Hi, It shouldn't be too slow for the base reranker. I have significantly smaller system (3060 vs 10GB VRAM) and takes under 1 sec. How long does it take in your case?

You can try to reduce number of document to retrieve, using this parameter: https://github.com/snexus/llm-search/blob/fc69a69f504459ff64d59fb85696b46d640611e7/sample_templates/obsidian_conf.yaml#L46

mohammad-yousuf commented 9 months ago

@snexus apparently it was some server issue. It is working fine now. Thank you!

Do you have plans to add vLLM support?

snexus commented 9 months ago

It is supported indirectly since vLLM has OpenAI server implementation - https://docs.vllm.ai/en/latest/getting_started/quickstart.html#openai-compatible-server

Basically you can start vlllm in the server mode and connect using this package, specifying the local endpoint. This package was also tested to work with https://github.com/BerriAI/litellm which supports vllm, ollama and many other models and frameworks.

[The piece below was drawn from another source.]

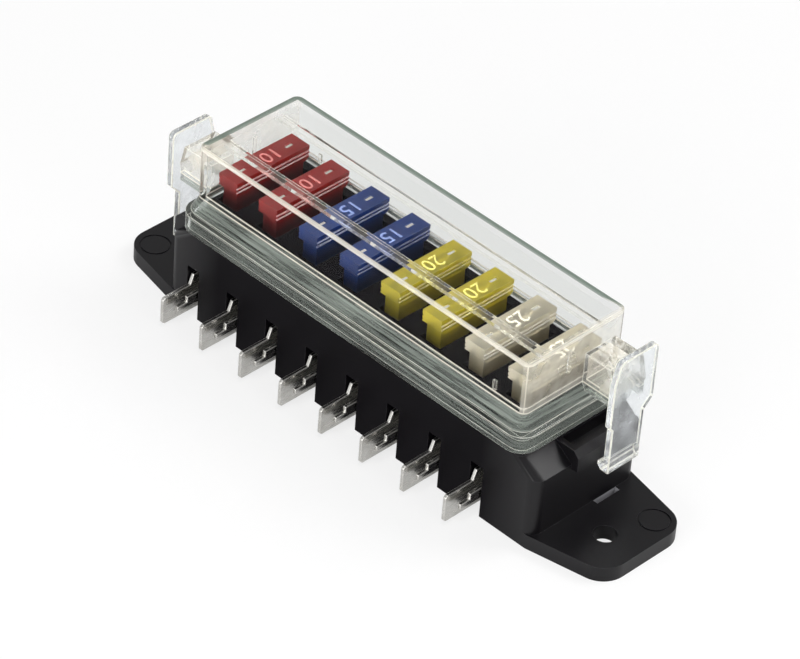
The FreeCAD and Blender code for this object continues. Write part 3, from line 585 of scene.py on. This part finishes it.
def makeFloor():
    half = studio["floorHalf"]
    mesh = bpy.data.meshes.new("studio_floor")
    corners = [(-half, -half, 0), (half, -half, 0), (half, half, 0), (-half, half, 0)]
    mesh.from_pydata(corners, [], [(0, 1, 2, 3)])
    floor = bpy.data.objects.new("studio_floor", mesh)
    floor.location.z = -studio["floorDrop"]
    bpy.context.scene.collection.objects.link(floor)
    # white paper, matt, which glows for the eye alone
    m, tree = newMaterial("paper_white")
    paper = addNode(tree, "BsdfDiffuse", {"Color": linearColour(studio["paper"])})
    glow = addNode(tree, "Emission", {"Color": (1, 1, 1, 1), "Strength": 1.0})
    share = addNode(tree, "Math", {"operation": "MULTIPLY", 1: studio["paleShare"]}, n0=whiteForEye(tree))
    both = addNode(tree, "MixShader", n0=share.outputs[0], n1=paper.outputs[0], n2=glow.outputs[0])
    addNode(tree, "OutputMaterial", Surface=both.outputs[0])
    mesh.materials.append(m)


def makeWorld():
    world = bpy.data.worlds.new("pale_room")
    bpy.context.scene.world = world
    world.use_nodes = True
    tree = world.node_tree
    tree.nodes.clear()
    dim = addNode(tree, "Background", {"Color": (1, 1, 1, 1), "Strength": studio["worldLight"]})
    white = addNode(tree, "Background", {"Color": (1, 1, 1, 1), "Strength": 1.0})
    both = addNode(tree, "MixShader", n0=whiteForEye(tree), n1=dim.outputs[0], n2=white.outputs[0])
    addNode(tree, "OutputWorld", Surface=both.outputs[0])


def makeSoftBox(name, place, size, power):
    data = bpy.data.lights.new(name, "AREA")
    data.shape = "RECTANGLE"
    data.size, data.size_y = size
    data.energy = power
    lamp = bpy.data.objects.new(name, data)
    lamp.location = place
    lamp.rotation_euler = (Vector(studio["aim"]) - Vector(place)).to_track_quat("-Z", "Y").to_euler()
    bpy.context.scene.collection.objects.link(lamp)


makeFloor()
makeWorld()
for name, lamp in studio["lamps"].items():
    makeSoftBox(name, **lamp)

# the camera stands where the photograph's edges and tabs say: turned and raised about the object, then rolled
camera = {
    "turn": 42.346, "rise": 38.258, "roll": 4.638,      # degrees
    "distance": 0.870178, "across": 0.000867, "up": 0.011982, "clip": (0.05, 20),       # metres
    "focalPixels": 4458.84, "photoPixels": 800, "sensor": 36,       # pixels, pixels and mm across the picture
}


def makeCamera():
    turn, rise, roll = (math.radians(camera[angle]) for angle in ("turn", "rise", "roll"))
    back = Vector((math.sin(turn) * math.cos(rise), -math.cos(turn) * math.cos(rise), math.sin(rise)))
    right = Vector((math.cos(turn), math.sin(turn), 0))
    upright = back.cross(right)
    rightRolled = right * math.cos(roll) + upright * math.sin(roll)
    upRolled = upright * math.cos(roll) - right * math.sin(roll)
    data = bpy.data.cameras.new("photo_camera")
    data.sensor_width = camera["sensor"]
    data.lens = camera["focalPixels"] / camera["photoPixels"] * camera["sensor"]
    data.clip_start, data.clip_end = camera["clip"]
    eye = bpy.data.objects.new("photo_camera", data)
    place = back * camera["distance"] + rightRolled * camera["across"] + upRolled * camera["up"]
    turned = Matrix((rightRolled, upRolled, back)).transposed().to_4x4()
    eye.matrix_world = Matrix.Translation(place) @ turned
    bpy.context.scene.collection.objects.link(eye)
    bpy.context.scene.camera = eye


makeCamera()
bpy.context.scene.view_settings.view_transform = "Standard"
print("studio made")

Here is an example how to configure the connection (it should work with LiteLLM and vllm's openai server) - https://github.com/snexus/llm-search/blob/main/sample_templates/llm/litellm.yaml

snexus commented 9 months ago

Also, if possible, would like to get some feedback on the quality of the responses - are you getting value from the package? What % of responses would you say are useful/accurate?

mohammad-yousuf commented 9 months ago

@snexus can I use vLLM instead of llama-cpp-python for inference with mixtral? That would be great.

The responses are quite good. I would say the accuracy is 80%. The problem is when I use this model with TheBloke/Mixtral-8x7B-Instruct-v0.1-GGUF with llama-cpp it gives me error on page reload: ValueError(f"Failed to load model from file: {path_model}"). Because of this I am not able to use the large mixtral model and I had to shift to this model TheBloke/Mistral-7B-Instruct-v0.2-GGUF and it doesn't give me error. When I shift to this model, the accuracy decreased. Langchain vLLM support would be great since it has distributed inference as well and much faster than llama-cpp-python.

snexus commented 9 months ago

You can try to install the vLLM and run it in OpenAI server mode locally. Then you can configure llmsearch to work with this endpoint as I described in my previous message.

An alternative approach would be to use LiteLLM in openai server mode + llmsearch configured for LiteLLMs endpoint. It supports vLLM and many other frameworks.

mohammad-yousuf commented 9 months ago

Great. Thanks @snexus !

One more suggestion about adding Llamaparser for PDFs as I heard its very good for data like tables.

snexus commented 9 months ago

One more suggestion about adding Llamaparser for PDFs as I heard its very good for data like tables.

Are you able to open please a separate issue for that? I will explore Llamaprser

mohammad-yousuf commented 9 months ago

@snexus for sure.

snexus commented 8 months ago

Are we ok to close this @mohammad-yousuf ?